Instructions for the task: Where a line contains the word "hinge", copy that line in full.
....
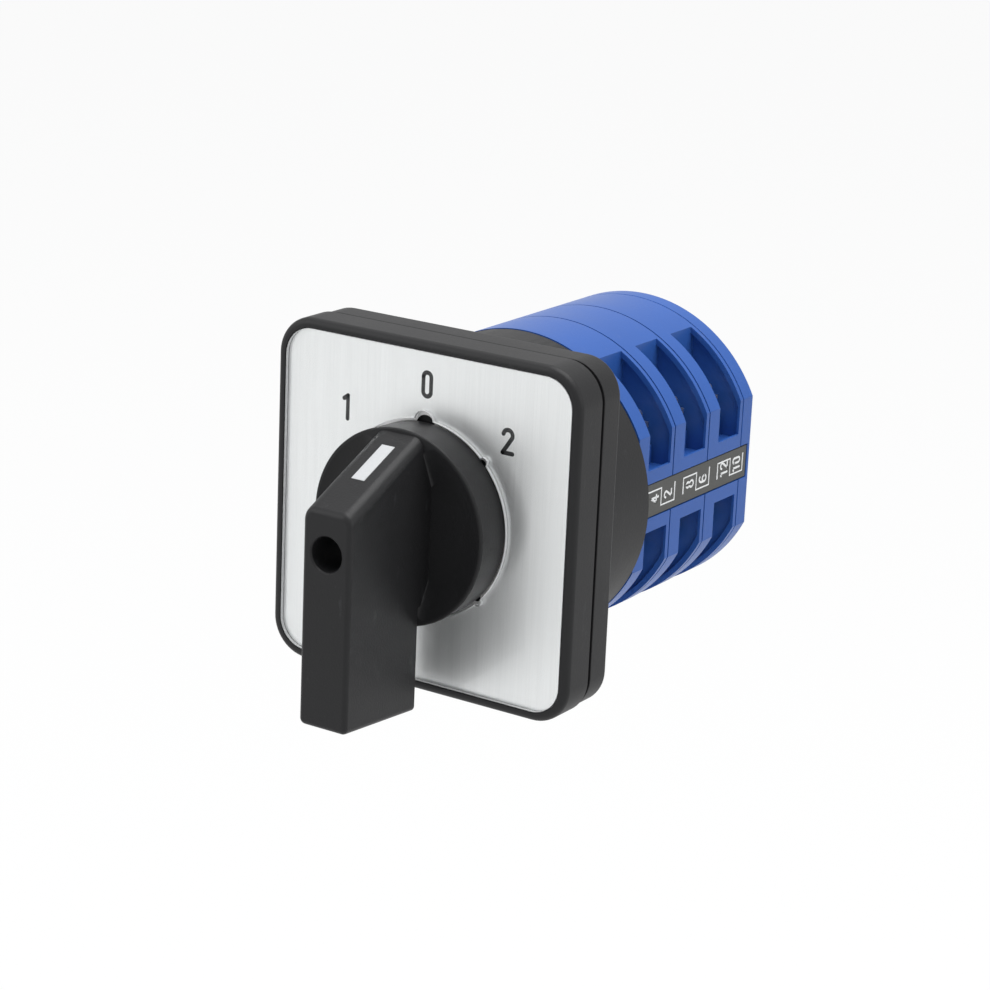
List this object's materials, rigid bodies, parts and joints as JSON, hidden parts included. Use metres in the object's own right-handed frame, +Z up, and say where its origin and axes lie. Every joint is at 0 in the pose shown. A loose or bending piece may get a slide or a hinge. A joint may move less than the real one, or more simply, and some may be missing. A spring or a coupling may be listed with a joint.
{
  "type": "rotary transfer switch",
  "caption": "Panel-mounted rotary cam switch with a square dial plate, bar handle, round head and a stack of contact stages with side terminals.",
  "frame": {"origin": "on the shaft's axis, in the plane where the front plate meets the rear flange, which is where the panel goes", "axes": "+Y runs along the shaft from the user into the cabinet, +X to the right and +Z up as the user sees the dial"},
  "size_m": [0.064, 0.1007, 0.065],
  "materials": {
    "moulded_black": "fine-grained matt black moulding",
    "handle_black": "satin black moulding",
    "pointer_white": "matt white print",
    "dial_aluminium": "vertically brushed aluminium foil",
    "clear_plastic": "clear gloss plastic",
    "moulded_blue": "satin blue moulding",
    "cam_ivory": "natural nylon",
    "wheel_grey": "dark grey nylon",
    "zinc_steel": "bright zinc plate",
    "spring_steel": "bare spring steel",
    "brass": "bright rolled brass",
    "strip_black": "matt black label strip"
  },
  "bodies": {
    "housing": {"front_plate": "moulded_black", "dial_plate": "dial_aluminium", "clear_cover": "clear_plastic", "head_housing": "moulded_black", "detent_springs": "spring_steel", "stop_pins": "zinc_steel", "head_back_plate": "moulded_black", "tie_inserts": "brass", "tie_screws": "zinc_steel", "back_plate": "moulded_blue", "number_strip_right": "strip_black", "number_strip_left": "strip_black", "stage_housing_1": "moulded_blue", "terminals_1": "brass", "clamp_washers_1": "zinc_steel", "terminal_screws_1": "zinc_steel", "return_spring_1_upper": "spring_steel", "return_spring_1_lower": "spring_steel", "stage_housing_2": "moulded_blue", "terminals_2": "brass", "clamp_washers_2": "zinc_steel", "terminal_screws_2": "zinc_steel", "return_spring_2_upper": "spring_steel", "return_spring_2_lower": "spring_steel", "stage_housing_3": "moulded_blue", "terminals_3": "brass", "clamp_washers_3": "zinc_steel", "terminal_screws_3": "zinc_steel", "return_spring_3_upper": "spring_steel", "return_spring_3_lower": "spring_steel"},
    "rotor": {"handle": "handle_black", "handle_pointer": "pointer_white", "handle_screw": "zinc_steel", "square_shaft": "zinc_steel", "detent_wheel": "wheel_grey", "cam_1": "cam_ivory", "cam_2": "cam_ivory", "cam_3": "cam_ivory"},
    "contact_1_upper": {"plunger_1_upper": "cam_ivory", "bridge_contact_1_upper": "brass"},
    "contact_1_lower": {"plunger_1_lower": "cam_ivory", "bridge_contact_1_lower": "brass"},
    "contact_2_upper": {"plunger_2_upper": "cam_ivory", "bridge_contact_2_upper": "brass"},
    "contact_2_lower": {"plunger_2_lower": "cam_ivory", "bridge_contact_2_lower": "brass"},
    "contact_3_upper": {"plunger_3_upper": "cam_ivory", "bridge_contact_3_upper": "brass"},
    "contact_3_lower": {"plunger_3_lower": "cam_ivory", "bridge_contact_3_lower": "brass"}
  },
  "joints": [
    {"name": "handle_turn", "type": "hinge", "parent": "housing", "child": "rotor", "pos_m": [0, 0, 0], "axis": [0, 1, 0], "range_deg": [-45, 45], "deforming": ["detent_springs"]},
    {"name": "contact_1_upper_slide", "type": "slide", "parent": "housing", "child": "contact_1_upper", "axis": [0, 0, 1], "range_m": [-0.002, 0.002], "deforming": ["return_spring_1_upper"]},
    {"name": "contact_1_lower_slide", "type": "slide", "parent": "housing", "child": "contact_1_lower", "axis": [0, 0, 1], "range_m": [-0.002, 0.002], "deforming": ["return_spring_1_lower"]},
    {"name": "contact_2_upper_slide", "type": "slide", "parent": "housing", "child": "contact_2_upper", "axis": [0, 0, 1], "range_m": [-0.002, 0.002], "deforming": ["return_spring_2_upper"]},
    {"name": "contact_2_lower_slide", "type": "slide", "parent": "housing", "child": "contact_2_lower", "axis": [0, 0, 1], "range_m": [-0.002, 0.002], "deforming": ["return_spring_2_lower"]},
    {"name": "contact_3_upper_slide", "type": "slide", "parent": "housing", "child": "contact_3_upper", "axis": [0, 0, 1], "range_m": [-0.002, 0.002], "deforming": ["return_spring_3_upper"]},
    {"name": "contact_3_lower_slide", "type": "slide", "parent": "housing", "child": "contact_3_lower", "axis": [0, 0, 1], "range_m": [-0.002, 0.002], "deforming": ["return_spring_3_lower"]}
  ],
  "couplings": [
    {"joint": "contact_1_upper_slide", "follows": "handle_turn", "m_per_rad": 0.002546},
    {"joint": "contact_1_lower_slide", "follows": "handle_turn", "m_per_rad": 0.002546},
    {"joint": "contact_2_upper_slide", "follows": "handle_turn", "m_per_rad": 0.002546},
    {"joint": "contact_2_lower_slide", "follows": "handle_turn", "m_per_rad": 0.002546},
    {"joint": "contact_3_upper_slide", "follows": "handle_turn", "m_per_rad": 0.002546},
    {"joint": "contact_3_lower_slide", "follows": "handle_turn", "m_per_rad": 0.002546}
  ]
}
....
Solved problem:
List this object's materials, rigid bodies, parts and joints as JSON, hidden parts included. Use metres in the object's own right-handed frame, +Z up, and say where its origin and axes lie. Every joint is at 0 in the pose shown. A loose or bending piece may get a slide or a hinge. A joint may move less than the real one, or more simply, and some may be missing. A spring or a coupling may be listed with a joint.
    {"name": "handle_turn", "type": "hinge", "parent": "housing", "child": "rotor", "pos_m": [0, 0, 0], "axis": [0, 1, 0], "range_deg": [-45, 45], "deforming": ["detent_springs"]},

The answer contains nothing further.